Search code examples
pythonpytorchdataset

torch.utils.data.random_split() is not splitting Dataset


I am using ImageFolder to load the data from a directory:

full_dataset = ImageFolder('some_dir', transform=transform)

When I print its length it gives: 32854. Now I want to split the Dataset returned by ImageFolder into train and test dataset using torch.utils.data.random_split(). I tried passing fraction [0.8, 0.2], and length like [len(full_dataset) - 100, 100].

train_dataset, test_dataset = torch.utils.data.random_split(full_dataset, [len(full_dataset) - 100, 100])

But when I print both their length using len(train_dataset.dataset.imgs) and len(test_dataset.dataset.imgs), they show the same value as full_dataset.

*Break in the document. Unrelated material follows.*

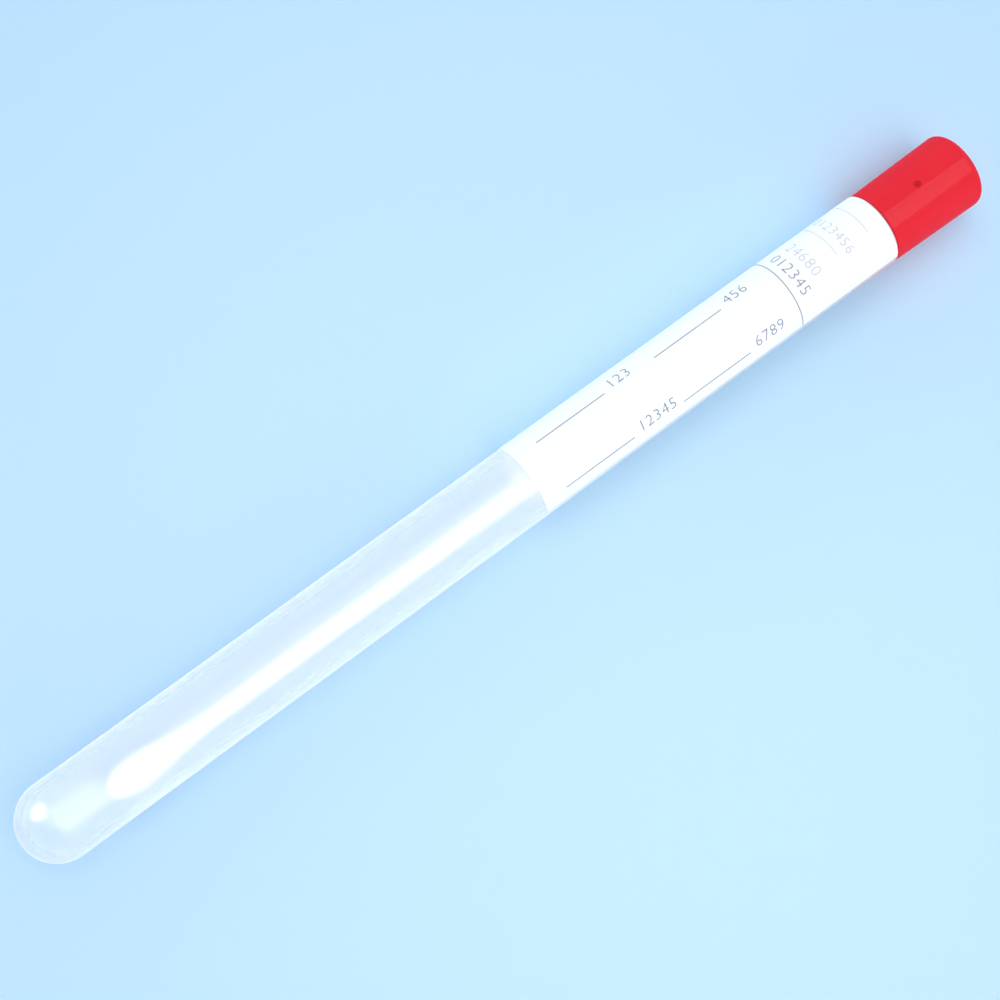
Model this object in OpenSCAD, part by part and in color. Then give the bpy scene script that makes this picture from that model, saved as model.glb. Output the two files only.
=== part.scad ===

Why is my split not working?


Solution

  • You're referring to the original dataset (full_dataset in this case) when you do train_dataset.dataset (and test_dataset.dataset similarly). As a result, the imgs attribute on train_dataset.dataset (and test_dataset.dataset) would give you all the images belonging to the original dataset, not that of each split.

    As the Subset objects returned by random_split have the __len__ method (Subset technically is a subclass of the abstract class Dataset), you can get the length of each split/subset using len on them directly:

    len(train_dataset)
    len(test_dataset)